• [GIVEN TASK]: What is the number of lines in the entries below that include the word "into"? Provide the number only.

Entries with parts and joints:
* BEGIN *
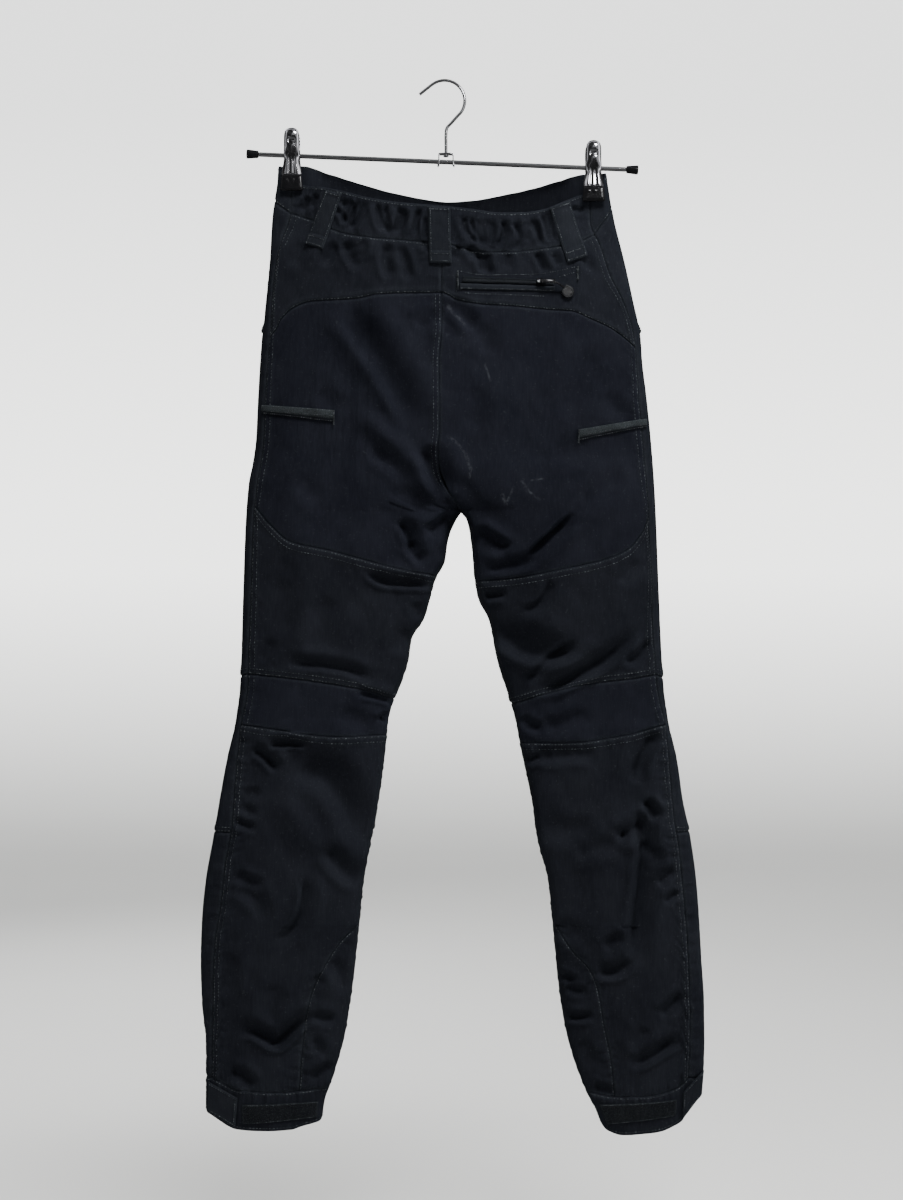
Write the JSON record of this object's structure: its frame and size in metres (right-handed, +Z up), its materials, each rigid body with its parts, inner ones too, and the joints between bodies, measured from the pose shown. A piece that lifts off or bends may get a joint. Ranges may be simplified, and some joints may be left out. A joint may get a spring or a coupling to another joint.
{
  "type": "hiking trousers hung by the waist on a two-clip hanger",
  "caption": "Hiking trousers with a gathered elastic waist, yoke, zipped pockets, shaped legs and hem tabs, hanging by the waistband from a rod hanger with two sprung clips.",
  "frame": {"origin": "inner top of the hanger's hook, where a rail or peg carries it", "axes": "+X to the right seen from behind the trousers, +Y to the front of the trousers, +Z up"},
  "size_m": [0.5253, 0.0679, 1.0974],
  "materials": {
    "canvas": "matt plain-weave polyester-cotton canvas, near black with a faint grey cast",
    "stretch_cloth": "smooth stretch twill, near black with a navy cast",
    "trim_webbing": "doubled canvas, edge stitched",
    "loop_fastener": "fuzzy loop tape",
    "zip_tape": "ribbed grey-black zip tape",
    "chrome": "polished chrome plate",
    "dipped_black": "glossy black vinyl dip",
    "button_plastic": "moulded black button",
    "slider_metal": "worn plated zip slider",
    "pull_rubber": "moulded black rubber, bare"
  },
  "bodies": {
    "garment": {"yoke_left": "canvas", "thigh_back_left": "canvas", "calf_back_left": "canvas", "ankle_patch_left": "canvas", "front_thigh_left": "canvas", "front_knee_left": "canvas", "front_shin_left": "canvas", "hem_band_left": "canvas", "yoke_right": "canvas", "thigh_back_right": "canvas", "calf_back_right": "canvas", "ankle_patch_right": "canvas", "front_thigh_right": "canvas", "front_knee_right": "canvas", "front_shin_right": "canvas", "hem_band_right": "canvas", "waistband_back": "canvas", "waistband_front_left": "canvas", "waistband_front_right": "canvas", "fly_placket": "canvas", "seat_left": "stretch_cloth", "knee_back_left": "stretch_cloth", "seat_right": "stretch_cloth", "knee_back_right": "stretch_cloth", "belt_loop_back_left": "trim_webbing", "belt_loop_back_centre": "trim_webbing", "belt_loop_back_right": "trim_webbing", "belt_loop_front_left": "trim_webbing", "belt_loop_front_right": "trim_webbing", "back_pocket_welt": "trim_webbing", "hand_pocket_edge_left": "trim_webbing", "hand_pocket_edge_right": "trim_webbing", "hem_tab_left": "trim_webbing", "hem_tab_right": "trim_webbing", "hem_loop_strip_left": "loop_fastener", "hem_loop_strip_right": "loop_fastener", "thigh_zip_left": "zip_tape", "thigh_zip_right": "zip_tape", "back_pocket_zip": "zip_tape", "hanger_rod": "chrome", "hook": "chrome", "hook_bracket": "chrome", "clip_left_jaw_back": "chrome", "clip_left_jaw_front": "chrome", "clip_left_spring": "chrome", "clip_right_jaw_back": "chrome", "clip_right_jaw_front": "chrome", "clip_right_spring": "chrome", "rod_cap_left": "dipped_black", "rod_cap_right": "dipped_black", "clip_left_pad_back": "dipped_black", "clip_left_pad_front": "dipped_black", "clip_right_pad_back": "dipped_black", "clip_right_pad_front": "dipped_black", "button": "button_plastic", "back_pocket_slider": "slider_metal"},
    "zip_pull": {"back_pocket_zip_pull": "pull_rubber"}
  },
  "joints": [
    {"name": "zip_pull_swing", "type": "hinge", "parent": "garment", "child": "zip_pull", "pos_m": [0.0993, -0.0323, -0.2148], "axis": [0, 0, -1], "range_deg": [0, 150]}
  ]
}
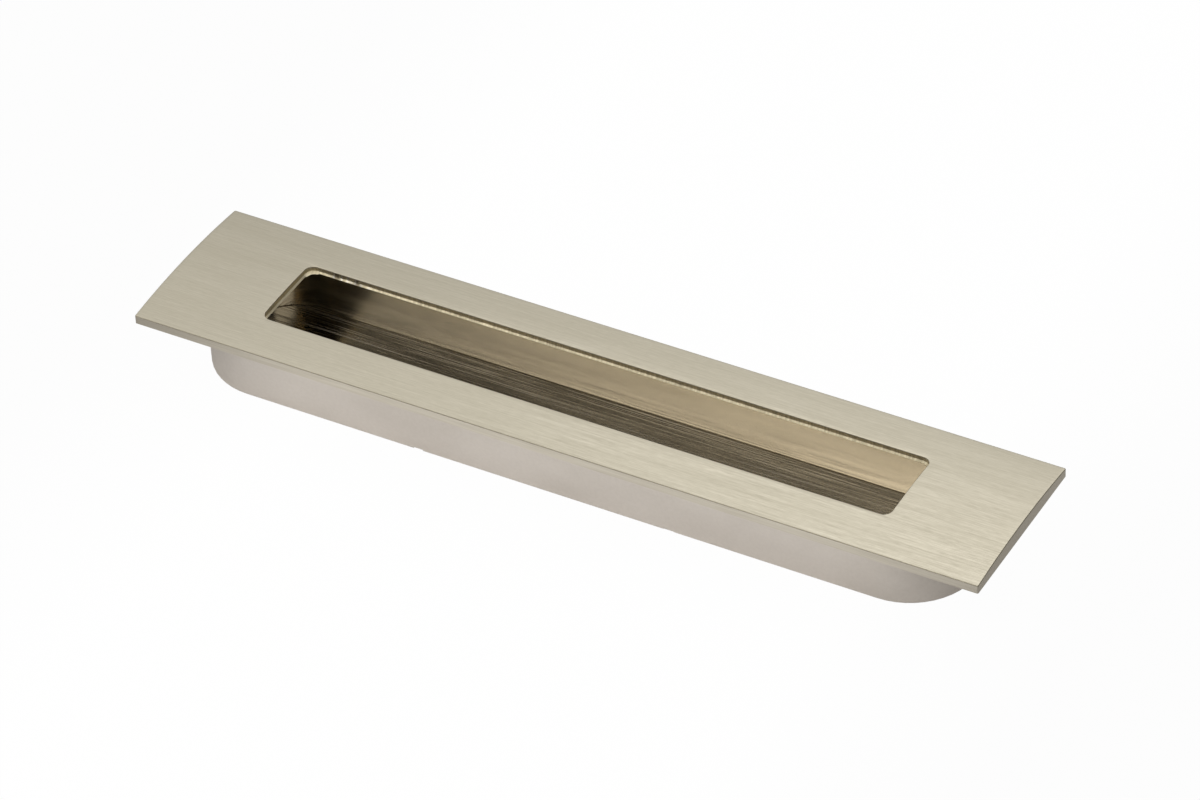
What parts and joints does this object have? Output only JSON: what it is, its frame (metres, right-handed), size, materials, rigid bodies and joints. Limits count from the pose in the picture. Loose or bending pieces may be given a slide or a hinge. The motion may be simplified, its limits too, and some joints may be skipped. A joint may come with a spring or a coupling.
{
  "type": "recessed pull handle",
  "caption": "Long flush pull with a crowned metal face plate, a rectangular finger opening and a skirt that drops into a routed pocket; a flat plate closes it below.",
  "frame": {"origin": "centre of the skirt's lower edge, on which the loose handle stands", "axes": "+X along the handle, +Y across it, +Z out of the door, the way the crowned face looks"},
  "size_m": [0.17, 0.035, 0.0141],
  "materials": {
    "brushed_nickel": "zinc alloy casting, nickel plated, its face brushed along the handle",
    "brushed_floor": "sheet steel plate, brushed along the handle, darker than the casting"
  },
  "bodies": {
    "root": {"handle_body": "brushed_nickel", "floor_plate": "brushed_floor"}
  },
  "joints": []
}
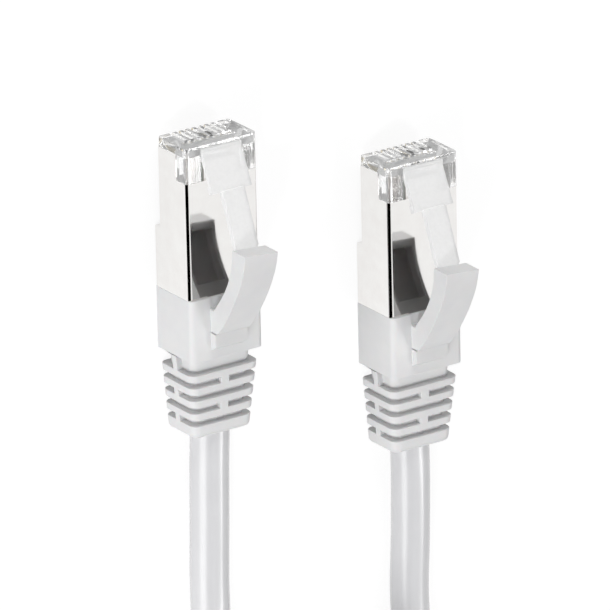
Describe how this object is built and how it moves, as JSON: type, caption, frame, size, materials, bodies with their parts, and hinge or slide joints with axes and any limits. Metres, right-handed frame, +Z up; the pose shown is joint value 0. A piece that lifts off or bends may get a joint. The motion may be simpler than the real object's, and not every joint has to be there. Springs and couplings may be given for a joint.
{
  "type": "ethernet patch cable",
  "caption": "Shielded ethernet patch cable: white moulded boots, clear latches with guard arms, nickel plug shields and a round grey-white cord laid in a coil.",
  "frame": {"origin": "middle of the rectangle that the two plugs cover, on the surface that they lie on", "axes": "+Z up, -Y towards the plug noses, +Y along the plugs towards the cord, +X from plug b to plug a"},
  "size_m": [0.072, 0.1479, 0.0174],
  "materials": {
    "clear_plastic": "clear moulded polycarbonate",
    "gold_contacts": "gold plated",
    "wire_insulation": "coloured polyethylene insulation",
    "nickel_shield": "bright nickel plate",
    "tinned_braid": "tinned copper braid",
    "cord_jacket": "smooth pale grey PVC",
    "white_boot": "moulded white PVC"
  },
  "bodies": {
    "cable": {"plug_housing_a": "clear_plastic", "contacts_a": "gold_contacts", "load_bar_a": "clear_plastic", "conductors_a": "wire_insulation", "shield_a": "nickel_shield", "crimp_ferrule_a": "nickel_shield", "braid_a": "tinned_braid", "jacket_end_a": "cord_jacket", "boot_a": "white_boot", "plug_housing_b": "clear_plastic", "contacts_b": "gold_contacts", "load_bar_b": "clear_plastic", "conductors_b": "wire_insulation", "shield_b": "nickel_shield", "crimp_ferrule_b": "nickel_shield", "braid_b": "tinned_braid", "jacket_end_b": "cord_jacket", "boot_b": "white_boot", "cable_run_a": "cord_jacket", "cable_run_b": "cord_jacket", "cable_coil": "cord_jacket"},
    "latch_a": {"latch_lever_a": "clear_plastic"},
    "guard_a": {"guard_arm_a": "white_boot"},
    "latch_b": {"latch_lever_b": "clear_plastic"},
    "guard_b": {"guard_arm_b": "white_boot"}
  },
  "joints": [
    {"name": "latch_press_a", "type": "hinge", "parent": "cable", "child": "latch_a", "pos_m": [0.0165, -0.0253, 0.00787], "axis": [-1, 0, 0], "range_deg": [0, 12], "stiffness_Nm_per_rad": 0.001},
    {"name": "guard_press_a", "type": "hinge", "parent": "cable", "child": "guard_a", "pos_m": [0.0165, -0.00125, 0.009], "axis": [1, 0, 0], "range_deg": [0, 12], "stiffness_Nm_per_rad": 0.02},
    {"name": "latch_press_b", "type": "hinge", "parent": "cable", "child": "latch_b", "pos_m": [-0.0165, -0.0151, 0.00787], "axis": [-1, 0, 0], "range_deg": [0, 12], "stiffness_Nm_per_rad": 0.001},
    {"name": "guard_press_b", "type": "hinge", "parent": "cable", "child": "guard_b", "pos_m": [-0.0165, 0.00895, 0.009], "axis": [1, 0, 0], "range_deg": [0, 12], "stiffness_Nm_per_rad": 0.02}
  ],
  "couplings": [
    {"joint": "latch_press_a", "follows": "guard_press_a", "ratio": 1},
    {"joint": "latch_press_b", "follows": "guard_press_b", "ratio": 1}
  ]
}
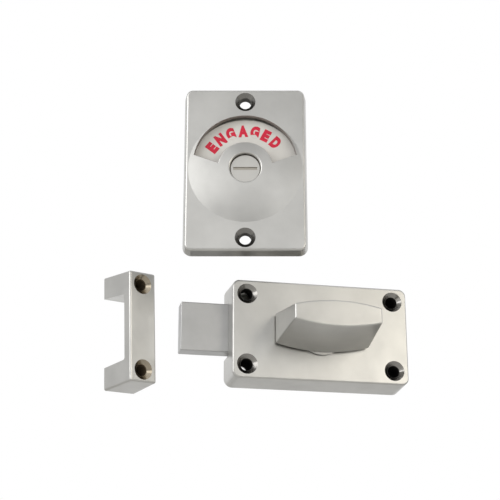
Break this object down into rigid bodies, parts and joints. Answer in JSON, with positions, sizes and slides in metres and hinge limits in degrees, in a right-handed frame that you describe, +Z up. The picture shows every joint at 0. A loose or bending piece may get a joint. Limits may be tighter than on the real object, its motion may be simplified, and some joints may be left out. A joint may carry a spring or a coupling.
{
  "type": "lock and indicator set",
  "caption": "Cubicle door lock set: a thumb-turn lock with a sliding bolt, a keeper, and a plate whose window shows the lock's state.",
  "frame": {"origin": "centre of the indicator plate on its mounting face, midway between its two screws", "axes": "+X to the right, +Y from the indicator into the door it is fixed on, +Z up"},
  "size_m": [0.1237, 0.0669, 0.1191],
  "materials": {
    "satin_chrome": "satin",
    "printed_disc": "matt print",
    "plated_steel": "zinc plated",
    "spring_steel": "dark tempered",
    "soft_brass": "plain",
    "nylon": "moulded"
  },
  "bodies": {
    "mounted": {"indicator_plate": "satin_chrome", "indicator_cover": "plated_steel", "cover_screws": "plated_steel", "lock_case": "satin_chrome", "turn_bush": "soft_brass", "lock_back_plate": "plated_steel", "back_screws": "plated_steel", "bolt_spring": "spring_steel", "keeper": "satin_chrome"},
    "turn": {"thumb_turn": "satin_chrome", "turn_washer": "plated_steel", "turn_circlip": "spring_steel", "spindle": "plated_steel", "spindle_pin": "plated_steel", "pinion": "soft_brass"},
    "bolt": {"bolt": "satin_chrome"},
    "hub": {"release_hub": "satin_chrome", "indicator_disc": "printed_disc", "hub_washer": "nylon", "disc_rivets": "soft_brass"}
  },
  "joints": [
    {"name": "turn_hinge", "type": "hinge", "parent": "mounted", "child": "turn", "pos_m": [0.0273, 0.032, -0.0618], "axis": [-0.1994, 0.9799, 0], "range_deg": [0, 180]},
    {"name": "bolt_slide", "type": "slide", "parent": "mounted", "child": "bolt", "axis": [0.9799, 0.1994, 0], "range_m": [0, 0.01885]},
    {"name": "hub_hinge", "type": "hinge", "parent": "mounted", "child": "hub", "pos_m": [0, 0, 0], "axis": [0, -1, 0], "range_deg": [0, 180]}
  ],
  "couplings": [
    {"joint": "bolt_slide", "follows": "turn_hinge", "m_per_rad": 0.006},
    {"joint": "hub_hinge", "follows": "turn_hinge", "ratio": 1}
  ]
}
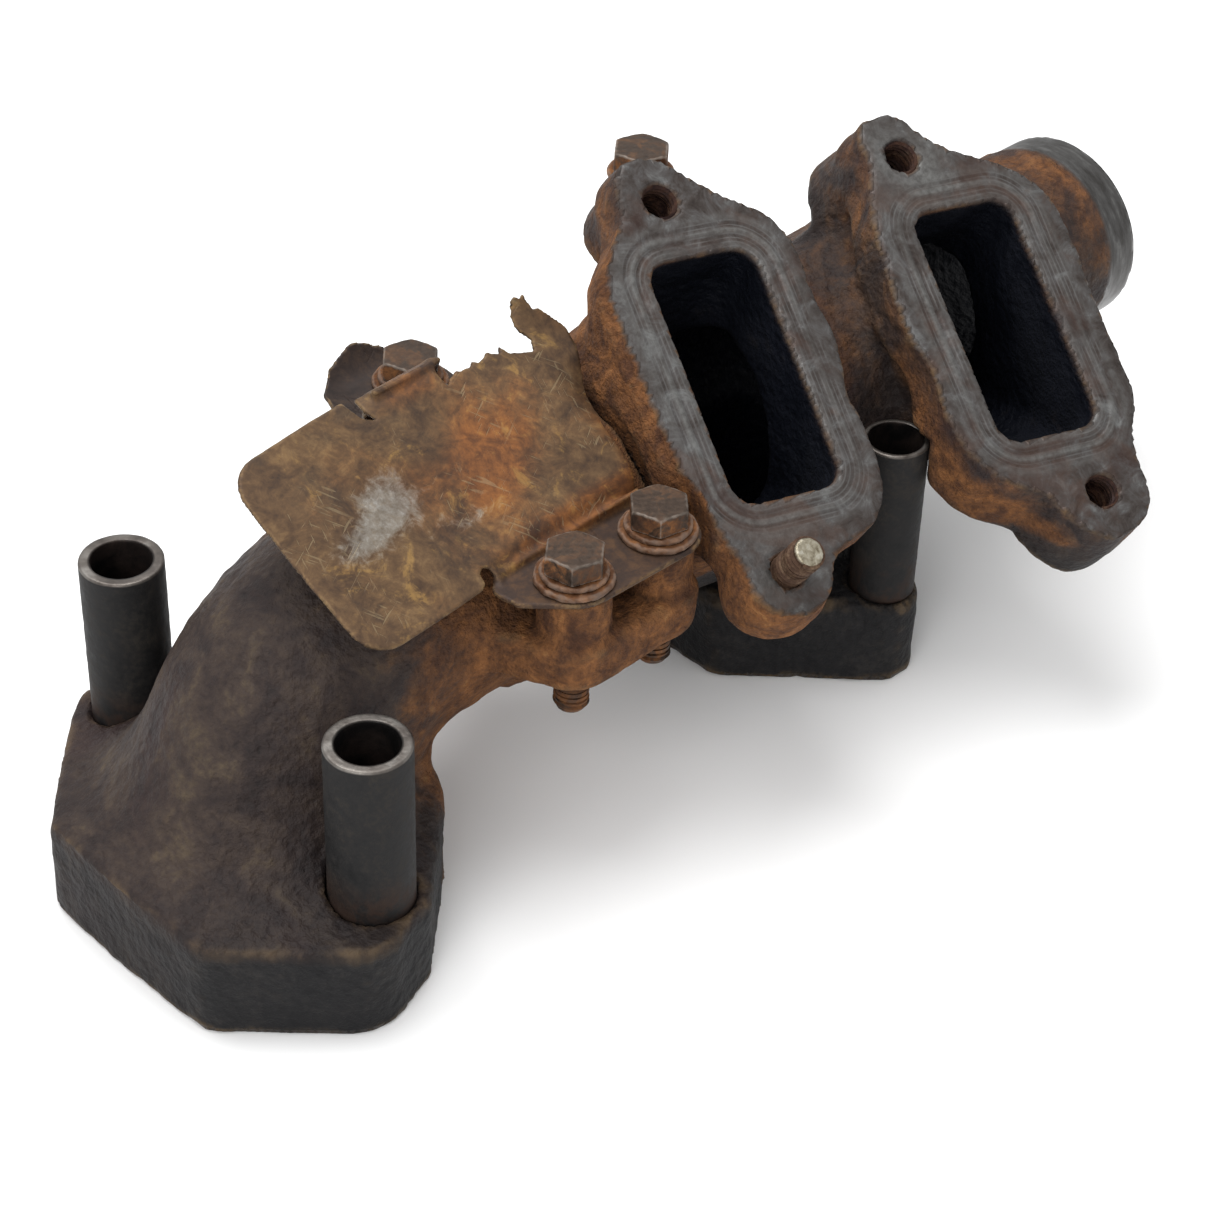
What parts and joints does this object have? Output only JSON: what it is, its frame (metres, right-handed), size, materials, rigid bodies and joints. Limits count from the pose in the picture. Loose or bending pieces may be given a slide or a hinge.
* END *
• [SOLUTION TO THE PROBLEM]: 3